— begin —
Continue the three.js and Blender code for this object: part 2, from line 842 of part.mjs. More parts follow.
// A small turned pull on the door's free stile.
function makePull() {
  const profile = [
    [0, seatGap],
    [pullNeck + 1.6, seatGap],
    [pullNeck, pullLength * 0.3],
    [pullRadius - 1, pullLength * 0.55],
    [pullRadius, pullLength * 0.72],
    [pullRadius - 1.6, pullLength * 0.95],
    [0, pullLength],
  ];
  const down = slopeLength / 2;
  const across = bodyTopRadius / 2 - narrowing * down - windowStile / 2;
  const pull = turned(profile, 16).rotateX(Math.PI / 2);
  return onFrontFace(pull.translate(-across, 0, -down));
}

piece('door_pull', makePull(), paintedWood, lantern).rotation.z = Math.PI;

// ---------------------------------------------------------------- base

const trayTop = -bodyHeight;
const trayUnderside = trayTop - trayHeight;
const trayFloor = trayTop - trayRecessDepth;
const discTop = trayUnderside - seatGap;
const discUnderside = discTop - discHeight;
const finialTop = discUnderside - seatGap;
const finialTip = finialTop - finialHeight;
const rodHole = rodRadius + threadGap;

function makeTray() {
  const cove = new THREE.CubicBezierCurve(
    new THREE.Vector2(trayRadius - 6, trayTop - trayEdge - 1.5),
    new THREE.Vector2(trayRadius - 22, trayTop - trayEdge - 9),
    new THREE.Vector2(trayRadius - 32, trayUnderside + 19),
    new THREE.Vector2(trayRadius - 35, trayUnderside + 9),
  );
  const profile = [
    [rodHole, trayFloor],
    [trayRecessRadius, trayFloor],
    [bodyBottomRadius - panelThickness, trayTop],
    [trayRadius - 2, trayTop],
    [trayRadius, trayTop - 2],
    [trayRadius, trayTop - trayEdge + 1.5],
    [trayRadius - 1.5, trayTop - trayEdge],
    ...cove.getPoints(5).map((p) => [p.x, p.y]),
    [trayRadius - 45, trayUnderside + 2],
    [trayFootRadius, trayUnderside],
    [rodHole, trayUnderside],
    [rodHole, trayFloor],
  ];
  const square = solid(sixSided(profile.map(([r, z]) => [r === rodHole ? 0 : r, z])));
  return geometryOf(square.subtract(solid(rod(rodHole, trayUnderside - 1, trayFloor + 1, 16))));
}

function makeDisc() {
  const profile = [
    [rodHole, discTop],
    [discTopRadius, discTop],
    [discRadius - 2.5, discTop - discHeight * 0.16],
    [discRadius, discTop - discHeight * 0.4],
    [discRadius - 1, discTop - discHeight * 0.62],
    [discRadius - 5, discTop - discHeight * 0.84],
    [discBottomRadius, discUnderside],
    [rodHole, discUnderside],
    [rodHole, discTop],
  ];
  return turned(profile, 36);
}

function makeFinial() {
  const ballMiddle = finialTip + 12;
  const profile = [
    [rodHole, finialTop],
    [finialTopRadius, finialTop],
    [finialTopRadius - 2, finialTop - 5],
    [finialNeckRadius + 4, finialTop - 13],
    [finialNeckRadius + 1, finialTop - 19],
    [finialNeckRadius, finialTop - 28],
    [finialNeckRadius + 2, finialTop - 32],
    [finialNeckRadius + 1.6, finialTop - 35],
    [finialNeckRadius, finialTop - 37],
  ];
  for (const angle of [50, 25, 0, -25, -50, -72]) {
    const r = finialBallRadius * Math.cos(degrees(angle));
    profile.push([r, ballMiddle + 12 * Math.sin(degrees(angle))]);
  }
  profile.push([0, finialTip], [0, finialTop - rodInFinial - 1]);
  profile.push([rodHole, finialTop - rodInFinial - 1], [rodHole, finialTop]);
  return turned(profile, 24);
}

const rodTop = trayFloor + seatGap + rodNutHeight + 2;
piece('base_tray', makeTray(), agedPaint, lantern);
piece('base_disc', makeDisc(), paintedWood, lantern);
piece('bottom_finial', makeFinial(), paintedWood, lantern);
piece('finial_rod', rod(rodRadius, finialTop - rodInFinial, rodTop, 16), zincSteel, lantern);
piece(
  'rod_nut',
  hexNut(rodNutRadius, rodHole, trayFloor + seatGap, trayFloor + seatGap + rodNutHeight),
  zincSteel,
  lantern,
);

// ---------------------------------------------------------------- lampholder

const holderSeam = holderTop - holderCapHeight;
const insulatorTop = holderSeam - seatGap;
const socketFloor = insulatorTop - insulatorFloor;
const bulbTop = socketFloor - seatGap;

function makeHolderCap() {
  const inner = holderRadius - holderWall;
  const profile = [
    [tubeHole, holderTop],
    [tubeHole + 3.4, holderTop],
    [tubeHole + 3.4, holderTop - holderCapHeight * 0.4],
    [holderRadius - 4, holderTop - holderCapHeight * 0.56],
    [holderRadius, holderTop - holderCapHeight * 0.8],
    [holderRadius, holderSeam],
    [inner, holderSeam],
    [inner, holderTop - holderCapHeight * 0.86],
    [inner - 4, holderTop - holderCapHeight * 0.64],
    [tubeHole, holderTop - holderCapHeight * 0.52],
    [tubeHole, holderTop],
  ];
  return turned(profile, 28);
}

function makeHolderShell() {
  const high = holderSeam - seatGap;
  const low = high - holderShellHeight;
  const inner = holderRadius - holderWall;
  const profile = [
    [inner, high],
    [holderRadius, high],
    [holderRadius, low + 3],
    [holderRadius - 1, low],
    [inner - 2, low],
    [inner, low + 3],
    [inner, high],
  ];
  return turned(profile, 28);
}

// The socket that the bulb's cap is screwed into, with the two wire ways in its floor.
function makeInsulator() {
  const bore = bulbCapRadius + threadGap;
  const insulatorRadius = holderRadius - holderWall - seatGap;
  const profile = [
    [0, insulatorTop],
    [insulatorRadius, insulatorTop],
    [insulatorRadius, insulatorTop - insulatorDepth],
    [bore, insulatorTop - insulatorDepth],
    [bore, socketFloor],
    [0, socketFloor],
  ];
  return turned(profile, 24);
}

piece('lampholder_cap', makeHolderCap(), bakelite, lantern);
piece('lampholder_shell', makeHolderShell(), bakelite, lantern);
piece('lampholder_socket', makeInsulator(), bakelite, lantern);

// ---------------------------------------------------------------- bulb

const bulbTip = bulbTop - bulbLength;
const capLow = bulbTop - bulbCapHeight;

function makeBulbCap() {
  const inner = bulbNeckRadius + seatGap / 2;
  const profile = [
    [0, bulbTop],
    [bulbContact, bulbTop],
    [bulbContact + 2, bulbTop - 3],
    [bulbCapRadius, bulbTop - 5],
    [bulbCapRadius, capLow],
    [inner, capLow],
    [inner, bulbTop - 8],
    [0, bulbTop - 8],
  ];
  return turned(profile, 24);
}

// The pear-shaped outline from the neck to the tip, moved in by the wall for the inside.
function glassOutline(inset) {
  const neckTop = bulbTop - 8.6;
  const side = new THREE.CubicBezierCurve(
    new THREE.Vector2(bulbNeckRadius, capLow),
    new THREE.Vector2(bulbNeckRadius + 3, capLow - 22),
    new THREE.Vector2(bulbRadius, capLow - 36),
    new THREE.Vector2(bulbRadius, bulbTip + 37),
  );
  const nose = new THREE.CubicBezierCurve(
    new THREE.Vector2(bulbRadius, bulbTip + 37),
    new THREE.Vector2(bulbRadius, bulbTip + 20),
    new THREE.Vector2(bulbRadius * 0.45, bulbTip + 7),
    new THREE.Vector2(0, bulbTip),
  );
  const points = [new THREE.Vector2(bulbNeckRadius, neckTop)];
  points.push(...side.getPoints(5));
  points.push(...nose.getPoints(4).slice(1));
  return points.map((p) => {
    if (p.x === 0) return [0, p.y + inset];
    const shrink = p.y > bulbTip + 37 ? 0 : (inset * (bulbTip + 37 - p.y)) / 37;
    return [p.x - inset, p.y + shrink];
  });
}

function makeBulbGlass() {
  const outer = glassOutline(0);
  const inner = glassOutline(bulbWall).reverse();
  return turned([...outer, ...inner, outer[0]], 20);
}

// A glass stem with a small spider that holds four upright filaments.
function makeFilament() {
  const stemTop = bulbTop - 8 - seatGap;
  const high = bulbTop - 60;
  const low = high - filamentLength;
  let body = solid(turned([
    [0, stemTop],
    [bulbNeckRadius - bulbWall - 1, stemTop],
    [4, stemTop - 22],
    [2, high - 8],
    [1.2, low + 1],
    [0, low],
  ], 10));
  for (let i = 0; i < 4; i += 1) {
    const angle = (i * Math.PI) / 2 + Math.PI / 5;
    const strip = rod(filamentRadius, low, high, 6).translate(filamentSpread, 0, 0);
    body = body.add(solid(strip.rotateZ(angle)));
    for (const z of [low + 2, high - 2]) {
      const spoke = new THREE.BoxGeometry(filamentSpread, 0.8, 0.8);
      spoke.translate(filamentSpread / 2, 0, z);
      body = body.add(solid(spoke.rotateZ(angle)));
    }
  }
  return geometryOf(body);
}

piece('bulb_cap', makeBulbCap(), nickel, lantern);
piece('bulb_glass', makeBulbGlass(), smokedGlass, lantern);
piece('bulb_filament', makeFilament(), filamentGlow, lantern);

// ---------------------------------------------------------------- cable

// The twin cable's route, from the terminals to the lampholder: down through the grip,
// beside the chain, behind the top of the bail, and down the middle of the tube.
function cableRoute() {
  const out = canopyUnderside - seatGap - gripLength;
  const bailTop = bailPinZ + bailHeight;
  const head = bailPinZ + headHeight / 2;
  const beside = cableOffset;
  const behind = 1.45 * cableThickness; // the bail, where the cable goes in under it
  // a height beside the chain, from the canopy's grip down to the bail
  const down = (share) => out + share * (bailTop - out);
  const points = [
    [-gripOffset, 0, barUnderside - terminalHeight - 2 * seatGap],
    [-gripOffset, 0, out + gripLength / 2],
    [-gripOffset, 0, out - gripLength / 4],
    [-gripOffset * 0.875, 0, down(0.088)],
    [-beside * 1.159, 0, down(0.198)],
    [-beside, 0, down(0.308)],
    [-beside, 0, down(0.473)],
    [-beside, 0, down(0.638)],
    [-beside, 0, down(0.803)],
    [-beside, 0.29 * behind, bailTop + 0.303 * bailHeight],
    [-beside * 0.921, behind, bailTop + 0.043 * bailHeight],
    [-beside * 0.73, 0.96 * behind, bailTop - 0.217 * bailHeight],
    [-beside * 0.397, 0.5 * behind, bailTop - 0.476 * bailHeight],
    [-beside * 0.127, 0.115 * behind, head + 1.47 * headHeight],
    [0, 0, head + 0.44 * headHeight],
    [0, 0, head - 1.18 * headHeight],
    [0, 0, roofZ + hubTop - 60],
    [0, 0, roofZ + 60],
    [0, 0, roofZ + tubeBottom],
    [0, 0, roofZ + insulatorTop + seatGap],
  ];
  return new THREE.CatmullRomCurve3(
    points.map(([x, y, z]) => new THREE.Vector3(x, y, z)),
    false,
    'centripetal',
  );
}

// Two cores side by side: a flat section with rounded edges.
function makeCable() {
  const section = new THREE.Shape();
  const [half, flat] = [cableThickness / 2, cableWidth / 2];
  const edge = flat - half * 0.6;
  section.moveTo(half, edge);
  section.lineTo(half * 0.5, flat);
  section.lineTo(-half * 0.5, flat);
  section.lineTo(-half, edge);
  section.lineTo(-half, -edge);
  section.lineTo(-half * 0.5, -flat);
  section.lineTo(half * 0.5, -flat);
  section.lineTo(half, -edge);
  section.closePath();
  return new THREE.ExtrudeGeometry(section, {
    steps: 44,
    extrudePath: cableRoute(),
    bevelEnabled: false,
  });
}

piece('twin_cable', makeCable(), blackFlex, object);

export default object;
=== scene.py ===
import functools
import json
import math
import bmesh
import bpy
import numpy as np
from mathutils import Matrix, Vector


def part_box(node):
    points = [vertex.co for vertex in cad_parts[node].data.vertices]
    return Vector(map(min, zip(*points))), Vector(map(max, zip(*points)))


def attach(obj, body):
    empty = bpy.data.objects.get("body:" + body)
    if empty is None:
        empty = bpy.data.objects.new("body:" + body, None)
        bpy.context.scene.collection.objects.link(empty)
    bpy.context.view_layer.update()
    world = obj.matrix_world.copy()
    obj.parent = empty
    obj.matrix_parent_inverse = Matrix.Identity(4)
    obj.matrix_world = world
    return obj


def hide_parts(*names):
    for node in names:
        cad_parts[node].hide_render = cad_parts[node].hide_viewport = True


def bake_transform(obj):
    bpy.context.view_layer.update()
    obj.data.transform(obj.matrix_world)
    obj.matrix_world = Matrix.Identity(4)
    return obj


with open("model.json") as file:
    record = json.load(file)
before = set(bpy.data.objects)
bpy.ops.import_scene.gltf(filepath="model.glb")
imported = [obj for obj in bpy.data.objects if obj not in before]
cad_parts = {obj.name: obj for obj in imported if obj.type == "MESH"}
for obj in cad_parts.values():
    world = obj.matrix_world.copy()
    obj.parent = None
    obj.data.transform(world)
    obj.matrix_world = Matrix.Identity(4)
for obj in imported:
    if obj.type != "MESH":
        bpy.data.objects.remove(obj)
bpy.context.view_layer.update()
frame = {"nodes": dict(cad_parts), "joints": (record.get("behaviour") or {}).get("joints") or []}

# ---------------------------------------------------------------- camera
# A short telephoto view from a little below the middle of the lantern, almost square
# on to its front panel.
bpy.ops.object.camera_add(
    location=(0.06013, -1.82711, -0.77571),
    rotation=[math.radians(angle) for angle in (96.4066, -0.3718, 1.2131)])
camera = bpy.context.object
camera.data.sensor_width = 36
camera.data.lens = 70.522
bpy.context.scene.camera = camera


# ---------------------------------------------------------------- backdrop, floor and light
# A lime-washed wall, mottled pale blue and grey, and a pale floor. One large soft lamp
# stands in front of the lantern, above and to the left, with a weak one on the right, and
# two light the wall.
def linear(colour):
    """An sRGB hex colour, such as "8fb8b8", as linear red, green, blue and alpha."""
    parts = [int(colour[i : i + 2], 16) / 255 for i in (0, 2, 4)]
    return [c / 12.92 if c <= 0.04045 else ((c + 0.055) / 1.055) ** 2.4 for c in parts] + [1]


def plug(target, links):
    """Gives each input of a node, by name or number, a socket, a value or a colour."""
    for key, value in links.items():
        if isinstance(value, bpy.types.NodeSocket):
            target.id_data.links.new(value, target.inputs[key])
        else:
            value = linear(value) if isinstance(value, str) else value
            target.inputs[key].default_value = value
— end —
* Objective: Your task is to output exactly the lines from the one with "with rounded edges." through the one with "obj.parent = empty", counting both ends.

* Response:
// Two cores side by side: a flat section with rounded edges.
function makeCable() {
  const section = new THREE.Shape();
  const [half, flat] = [cableThickness / 2, cableWidth / 2];
  const edge = flat - half * 0.6;
  section.moveTo(half, edge);
  section.lineTo(half * 0.5, flat);
  section.lineTo(-half * 0.5, flat);
  section.lineTo(-half, edge);
  section.lineTo(-half, -edge);
  section.lineTo(-half * 0.5, -flat);
  section.lineTo(half * 0.5, -flat);
  section.lineTo(half, -edge);
  section.closePath();
  return new THREE.ExtrudeGeometry(section, {
    steps: 44,
    extrudePath: cableRoute(),
    bevelEnabled: false,
  });
}

piece('twin_cable', makeCable(), blackFlex, object);

export default object;
=== scene.py ===
import functools
import json
import math
import bmesh
import bpy
import numpy as np
from mathutils import Matrix, Vector


def part_box(node):
    points = [vertex.co for vertex in cad_parts[node].data.vertices]
    return Vector(map(min, zip(*points))), Vector(map(max, zip(*points)))


def attach(obj, body):
    empty = bpy.data.objects.get("body:" + body)
    if empty is None:
        empty = bpy.data.objects.new("body:" + body, None)
        bpy.context.scene.collection.objects.link(empty)
    bpy.context.view_layer.update()
    world = obj.matrix_world.copy()
    obj.parent = empty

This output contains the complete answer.